44. My final observation is that this is most evidently the sort of dilemma that the creation of the European Judicial Network is intended to resolve. Although the EJN was initially created for the more harmonious conduct of civil proceedings in Member States, it has become highly relevant for family lawyers and family judges since the advent of the Regulation that we consider and it will become even more relevant with the introduction of the replacement regulation on 1st March next. The creation of the Network presents an important opportunity to ensure direct judicial communication to enhance the prospect of judicial collaboration across frontiers.
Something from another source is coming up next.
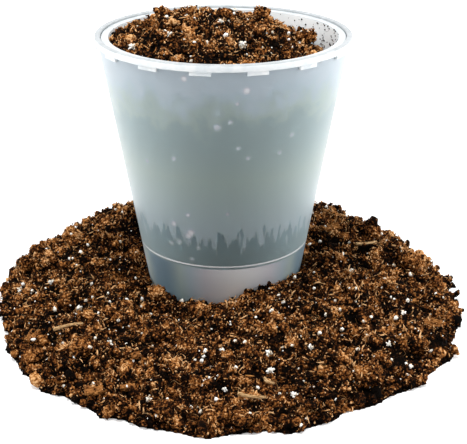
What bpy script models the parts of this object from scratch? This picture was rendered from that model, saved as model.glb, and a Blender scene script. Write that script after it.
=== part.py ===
"""Frosted double pot filled with potting compost, standing in a heap of the same compost.

Metres, +Z up. The origin is on the floor under the middle of the pot. Places round the pot are
given by an angle from the front, -Y, that grows towards +X, and by a share of the way outwards.
"""
import math
import random

import bmesh
import bpy
from mathutils import Euler, Matrix, Vector, noise

MM = 0.001

# Gap left between pieces that touch
FIT_GAP = 0.3 * MM

# Outer pot
RIM_RADIUS = 70.0 * MM
POT_HEIGHT = 150.0 * MM
FOOT_RADIUS = 43.1 * MM
LIP_OVERHANG = 1.2 * MM
LIP_WIDTH = 3.1 * MM
LIP_HEIGHT = 3.5 * MM
LIP_ROUND = 0.4 * MM
WALL = 1.1 * MM
BASE_THICKNESS = 1.4 * MM
FOOT_ROUND = 2.0 * MM
LEDGE_THICKNESS = 1.2 * MM
LEDGE_BRACE = 3.4 * MM
TAB_COUNT = 15
TAB_WIDTH = 11.2 * MM
TAB_DROP = 2.0 * MM
TAB_FIRST_ANGLE = math.radians(-9.7)

# Inner pot, hung from the ledge inside the outer lip
INNER_LIP_RECESS = 1.0 * MM
INNER_LIP_THICKNESS = 1.3 * MM
INNER_LIP_WIDTH = 3.1 * MM
INNER_FOOT_CLEARANCE = 1.05 * MM
RESERVOIR_HEIGHT = 29.8 * MM
FOOT_RING_HEIGHT = 1.2 * MM
INNER_FLOOR = 1.2 * MM
SLOT_COUNT = 8
SLOT_WIDTH = 2.2 * MM
SLOT_START = 14.0 * MM
SLOT_LENGTH = 24.0 * MM
NOTCH_COUNT = 6
NOTCH_WIDTH = 4.0 * MM
POT_SEGMENTS = 72

# Compost in the inner pot: its edge lies below the inner lip, lower on one side, and its middle is domed
FILL_EDGE_DROP = 2.0 * MM
FILL_SIDE_DROP = 14.0 * MM
FILL_SIDE_ANGLE = math.radians(95)
FILL_SIDE_CURVE = 1.7
FILL_DOME = 12.0 * MM
FILL_RINGS = 10

# Compost heap round the foot. Each list goes once round in even steps, from the front towards +X,
# as shares of the heap's longest reach or of its tallest crest
HEAP_REACH = 124.0 * MM
HEAP_SPREAD = (1.0, 0.94, 0.88, 0.78, 0.70, 0.64, 0.61, 0.60, 0.60, 0.60, 0.61, 0.64, 0.68, 0.73, 0.84, 0.94)
HEAP_TALLEST = 27.0 * MM
HEAP_CREST = (0.48, 0.56, 0.63, 0.67, 0.70, 0.74, 0.85, 0.96, 1.0, 0.96, 0.89, 0.74, 0.63, 0.52, 0.48, 0.48)
HEAP_AT_POT = (0.44, 0.67, 0.67, 0.63, 0.56, 0.67, 0.81, 0.89, 0.89, 0.89, 0.81, 0.67, 0.48, 0.37, 0.33, 0.33)
HEAP_CREST_SHARE = 0.4
HEAP_SHOULDER = 3
HEAP_FALL = 0.8
HEAP_EDGE = 3.5 * MM
HEAP_SEGMENTS = 150
HEAP_RINGS = 18
RAGGED_REACH = 7.0 * MM
RAGGED_SPACING = 14.0 * MM

# Lumps and clumps in both compost surfaces, lower in the pot, and faded out at the pot's wall and the
# heap's edge
LUMP_HEIGHT = 8.0 * MM
LUMP_SPACING = 17.0 * MM
CLUMP_HEIGHT = 4.5 * MM
CLUMP_SPACING = 8.0 * MM
FILL_LUMPS = 0.6
LUMP_FADE_AT_POT = 0.125
LUMP_FADE_AT_EDGE = 0.25

# Loose pieces bedded in the compost
GRAIN_RADIUS = 1.8 * MM
GRAIN_ROUGHNESS = 0.12
CLOD_RADIUS = 7.0 * MM
CLOD_ROUGHNESS = 0.15
CLOD_FLATNESS = 0.78
BARK_LENGTH = 9.0 * MM
BARK_WIDTH = 5.4 * MM
BARK_THICKNESS = 2.4 * MM
BARK_RAGGED = 0.5 * MM
TWIG_LENGTH = 14.0 * MM
TWIG_RADIUS = 1.1 * MM
TWIG_BEND = 1.2 * MM
TWIG_TAPER = 0.25
TWIG_SIDES = 6
TWIG_PARTS = 4
FLOOR_CLEAR = 1.5 * MM
GRAIN_RISE = 0.6 * MM
BARK_RISE = 0.6 * MM
BARK_TILT = math.radians(6)
TWIG_RISE = 0.3 * MM
POCKET_GROW = 1.25 * FIT_GAP
HEAP_SEED = 100
FILL_SEED = 500

# Each row: angle from the front in degrees, share of the way out, size factor
HEAP_GRAINS = [
    (-77, 0.87, 0.95), (-72, 0.66, 1.0), (-47, 0.60, 1.0), (-32, 0.61, 0.95), (-3, 0.58, 1.1),
    (10, 0.68, 1.2), (11, 0.58, 1.0), (0, 0.76, 1.0), (47, 0.51, 0.95), (53, 0.70, 0.95),
    (13, 0.84, 1.1), (77, 0.32, 1.0), (22, 0.63, 0.95), (39, 0.78, 0.9), (-14, 0.88, 1.05),
]
FILL_GRAINS = [(-60, 0.89, 1.2), (-6, 0.20, 1.05), (13, 0.70, 1.3), (-42, 0.68, 0.8)]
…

The Good Practice Guide which the Commission has recently prepared for the benefit of lawyers and judges throughout the Member States stresses the importance of direct judicial communication: see Chapter 10. Had that new arrival been drawn to the judge's attention in June last he might have seen the obvious opportunity for a telephone call or an email to the judge in Nice so that there could be a collaborative approach to ensure that the issue was, first addressed by the more appropriate court, second addressed without unnecessary delay, and third addressed without unnecessary expense. I would have thought that, given all the facts of this case, such a conversation, had it taken place in June 2004, would inevitably have persuaded Wood J of the sense of leaving the case to the judge in Nice, whatever may be the terms of rule 2.27A.

45. So for all those reasons I would simply grant permission, allow the appeal and set aside the order below, save in so far as it imposes a stay on the wife's London petition.

46. LORD JUSTICE TUCKEY: I agree.

47. LORD JUSTICE DYSON: I also agree.

ORDER: Appeals allowed; costs before the District Judge to be costs in the suit; wife to pay the husband's costs before Wood J and of the appeal until 29th December (when the wife obtained public funding) to be subject to a detailed assessment, on the standard basis if not agreed; costs after 29th December to be subject to assessment by the costs judge.